The sunglasses also take a little longer then the 40 minute session so during the third class students finish up coloring their work, cut out their sunglasses, and they come to me to attach their sunglasses. Because the portraits are soooo cute I don't want to permanently cover their beautiful faces so we use double sided tape and the glasses can come on and off. This last week is very easy for me which in ideal for the last week of school. I also found that some teachers also use these at their kindergarten graduations.
Since I was a child I have always loved Eric Carl books. The visuals are so unique and interesting and I find that my students love them too. When I start my Eric Carl lesson I always start with an Eric Carl book. This year I started with The Very Hungry Caterpillar because we just finished making paper mache bugs and because I found a great video of Eric Carl reading this story. My students loved seeing the actual artist and it helped them connect the art they saw to the person who made it. Find that video here.
After we watched the book I quickly explained his process of creating texture paintings, cutting shapes, and collaging those papers together. In every class students asked what texture was. I love when I get them to ask the question instead of me telling them what they should know. To explore texture we rub the carpet, our clothes, and our hair and we come up with texture words or words that describe texture. Next I show a video of Eric Carl preparing paper for his large murals. I like this video because he is working large so the texture is easy to see and he is also using a broom to make texture. This leads to great discussions and helps spring board into what we will be doing during class two. Find Eric Carl at work here.
Day two is where is gets real messy! We reviewed our lesson from the class before but we really focused on why Eric Carl used a broom to paint. The answer: to create texture! Then students get to work. At their tables students get colored 12x 18 construction paper each, one tray with a few different colors of tempera paint, and everyday objects to paint with. This is a great lesson to use up old construction paper and the last of your paint. The objects I used were loofas, scrub brushes, marbles, rubber pastry brushes and toy trucks. I got all of these materials from the dollar store. My only instruction to the students was to cover their entire paper with texture. I do suggest doing this project towards the end of the year because they need to know your routine for washing at the sink.
I do not have student put their name on the painting because all the finished work get sorted into colors so students can use any colors for their finial piece. This year, I had one of my schools make any kind of animal that they wanted. The other school was asked to create an animal that could fly. I found that the flying animals were more developed then the open ended animals because the students were sharing ideas and looking at each others work for inspiration. I did not talk too much about how to cut and glue to make a collage since we have been working on those skills through out the whole year.
Since this lesson ended around mother's day I allowed my early finishers to make flowers for mom from the excess texture paper. I was so impressed with the compositions that they came up with!
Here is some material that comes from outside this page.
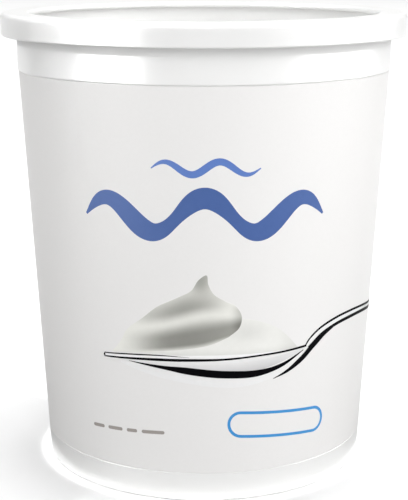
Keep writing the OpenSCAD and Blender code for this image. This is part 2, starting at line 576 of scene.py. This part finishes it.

Next year, when I do this lesson with my new kinders I plan on having them make flowers instead of animals and here is why. The shapes of the flower are easier for students to visualize because they are shapes that they can name; circles, ovals, etc. Students were getting to complex with their animal shapes and they began to get very tiny. This made it hard to add details. Second, my kinders had just finished learning about the parts of the flower in their classroom. Because of this they were able to add more details to their flowers. Now next year I can have early finished challenges themselves by making animals.
I first was introduced to the Cray-Pen at my state's annual conference. The Cray-Pen is essentially a soldering iron meant for crayons. Since I teach primarily Kinder I dismissed the tool as something that would be unsafe for my little ones but probably cool for older students. Then, at a SCALA (Suffolk County Art Leaders Association) workshop I had the chance to play with one. I was instantly hooked and purchased one online before the class ended. They are pretty cheap (under 15 dollars) and really easy to use. The first thing I noticed was that it made great dots. We talked about how this tool would great for teaching pointillism or to add a twist to Aboriginal dot painting.
When I got the Cray-Pen home the first thing I made was a self-portrait, my number one go to. I did a sketch on the paper fist and then started laying down dots. I added dots closer together in some spots and layered colors in others. Eventually I started blending the dots together and was extremely happy with the result. The melted dots created a whole new array of textures and started to give a similar look to my oil paintings.
I made two pieces with the Cray-Pen during the school year but really... who has time to really investigate a new material during the last few months of school? So I brought my Cray-Pen with me to Moore College's Teacher Summer Institute. Read more about TSI HERE. I went to Blick and loaded up on some bristol board, wood panels and a heat gun. The first thing I did was take my heat gun to my self-portrait to see what it did. The crayon soaked into the paper giving a completely different texture.
Next I tried some portraits and a landscape just to see what I could get my new tool to do. I was enjoyed the process but I was not crazy with the result. Representational work is within my comfort zone but I really wanted to branch out from my go tos. That is when I started to make some more abstract pieces with the Cray-Pen and I started cranking out pieces. From investigating what this new tool could do to finding a new voice through abstract visuals, I am very satisfied with the work I was able to create with a tool meant from kids and Crayola crayons.
I also want to note that all these pieces are coated with Golden's self leveling gel. I did the following piece on a canvas and it immediately wanted to flake off so I had to seal in the wax some how. I loved the result and have used the gel on all the crayon pieces. It protects them and adds a great luster.